Sadly, I have to put this one in the “just okay” category. Overly wordy and drawn out? In spades. Horrifying? Meh. Making things worse, a big chunk of the narrative involves a tertiary character, Helen the private investigator, and past crimes she had helped solve. Her backstory is never fully explained, and I got the impression Helen and the crimes she had worked on were part of an earlier Stephen King book, even though “The Outsider” isn’t labeled as part of a series.
“The Outsider”: readable but mechanical. Overall a disappointment.
Books I Didn’t Finish
by Robert R. McCammon
The devil is loose upon the land and … sorry, not my cup of tea at all. Maybe it’s yours: a lot of reviews come in at 4 to 5 stars. I picked it up last November, read a page or two at a time but kept putting it down, and ultimately realized I was avoiding subjecting myself to more of it.

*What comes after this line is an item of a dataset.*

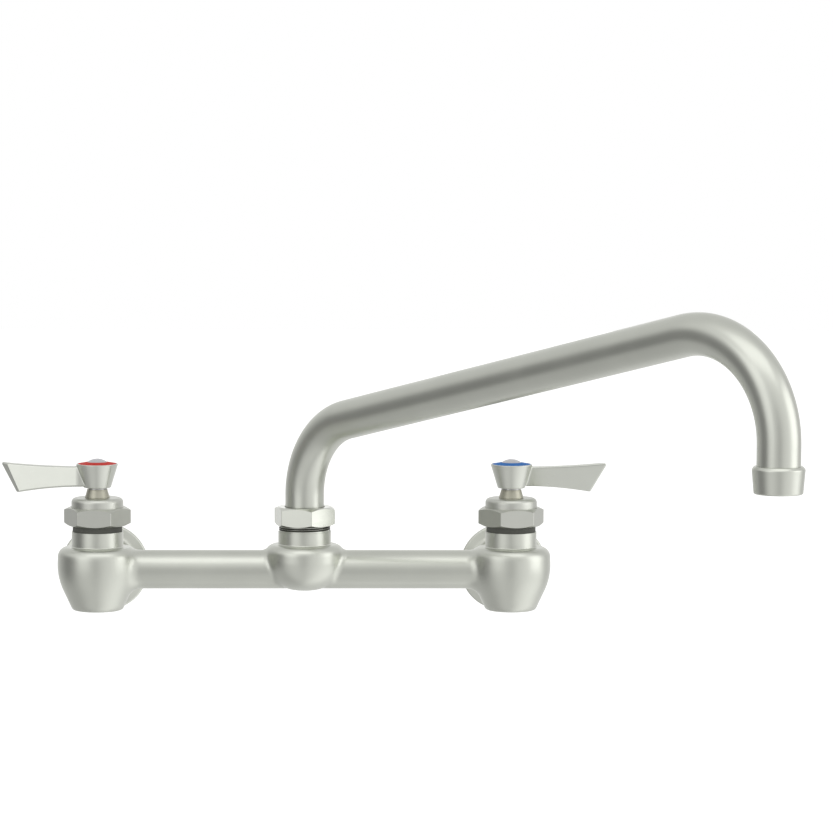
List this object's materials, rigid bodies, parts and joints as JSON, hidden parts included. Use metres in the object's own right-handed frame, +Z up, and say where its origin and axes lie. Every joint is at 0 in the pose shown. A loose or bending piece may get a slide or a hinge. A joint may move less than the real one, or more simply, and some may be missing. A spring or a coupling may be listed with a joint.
{
  "type": "commercial wall faucet",
  "caption": "Wall-mounted kitchen faucet: two lever valves on a cross tube, wall flanges behind them, and a long bent-tube spout that swings on a tee in the middle.",
  "frame": {"origin": "on the wall plane, midway between the two inlets and level with them", "axes": "+Z up, +Y into the wall, +X towards the cold valve; the faucet stands at negative Y"},
  "size_m": [0.3616, 0.3032, 0.1672],
  "materials": {
    "body_steel": "satin",
    "flange_steel": "satin",
    "bonnet_steel": "satin",
    "nut_steel": "satin",
    "spout_steel": "satin",
    "handle_steel": "satin",
    "screw_steel": "satin",
    "cartridge_brass": "machined",
    "ceramic": "polished",
    "black_rubber": "matte",
    "washer_plastic": "matte",
    "aerator_plastic": "matte",
    "index_red": "satin",
    "index_blue": "satin",
    "index_grey": "satin"
  },
  "bodies": {
    "faucet_body": {"hot_valve_body": "body_steel", "hot_inlet_shank": "body_steel", "hot_wall_flange": "flange_steel", "hot_flange_ring": "black_rubber", "hot_seat_seal": "black_rubber", "hot_fixed_disc": "ceramic", "hot_cartridge_housing": "cartridge_brass", "hot_bonnet_gasket": "black_rubber", "hot_bonnet": "bonnet_steel", "hot_cross_tube": "body_steel", "cold_valve_body": "body_steel", "cold_inlet_shank": "body_steel", "cold_wall_flange": "flange_steel", "cold_flange_ring": "black_rubber", "cold_seat_seal": "black_rubber", "cold_fixed_disc": "ceramic", "cold_cartridge_housing": "cartridge_brass", "cold_bonnet_gasket": "black_rubber", "cold_bonnet": "bonnet_steel", "cold_cross_tube": "body_steel", "outlet_tee": "body_steel", "spout_nut": "nut_steel", "swivel_washer": "washer_plastic"},
    "spout": {"spout_tube": "spout_steel", "swivel_sleeve": "cartridge_brass", "swivel_seals": "black_rubber", "outlet_collar": "spout_steel", "aerator_insert": "aerator_plastic", "outlet_washer": "black_rubber"},
    "hot_handle": {"hot_handle": "handle_steel", "hot_handle_screw": "screw_steel", "hot_index_ring": "index_red", "hot_index_cap": "index_grey", "hot_valve_stem": "cartridge_brass", "hot_stem_seals": "black_rubber", "hot_retaining_clip": "screw_steel", "hot_moving_disc": "ceramic"},
    "cold_handle": {"cold_handle": "handle_steel", "cold_handle_screw": "screw_steel", "cold_index_ring": "index_blue", "cold_index_cap": "index_grey", "cold_valve_stem": "cartridge_brass", "cold_stem_seals": "black_rubber", "cold_retaining_clip": "screw_steel", "cold_moving_disc": "ceramic"}
  },
  "joints": [
    {"name": "spout_swing", "type": "hinge", "parent": "faucet_body", "child": "spout", "pos_m": [0, -0.0635, 0.038], "axis": [0, 0, 1], "range_deg": [-139.5, 56.5]},
    {"name": "hot_handle_turn", "type": "hinge", "parent": "faucet_body", "child": "hot_handle", "pos_m": [-0.1016, -0.0635, 0.05], "axis": [0, 0, 1], "range_deg": [0, 90]},
    {"name": "cold_handle_turn", "type": "hinge", "parent": "faucet_body", "child": "cold_handle", "pos_m": [0.1016, -0.0635, 0.05], "axis": [0, 0, 1], "range_deg": [-90, 0]}
  ]
}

“Swan Song” is high-schoolishly dark, like the muscle-bound rabbit in the movie “Donnie Darko,” the very sort of doodle I might have drawn in the goth moments of my teenage years … dark for darkness’ sake.
“Swan Song” is stale, overdone, used up.
Slayer (Slayer #1)
by Kiersten White
My love of young adult fiction goes back several years, when I began reading imaginative tales with imaginative yet adult themes like Michael de Larribeiti’s “The Borribles” and Paolo Bacigalupi’s “Ship Breaker.” I still feed my need for good YA from time to time, and, as an admitted and unashamed Buffy fan, could not resist checking our Kiersten White’s “Slayer.”
I made it to page 113, then gave up. Perhaps if the narration was not so repetitive? Nina chews the same angsty teenaged thoughts over and over until they are a soggy mess. Despite occasional mentions of Buffy, left like pieces of candy to lure me on, the story didn’t hold my interest.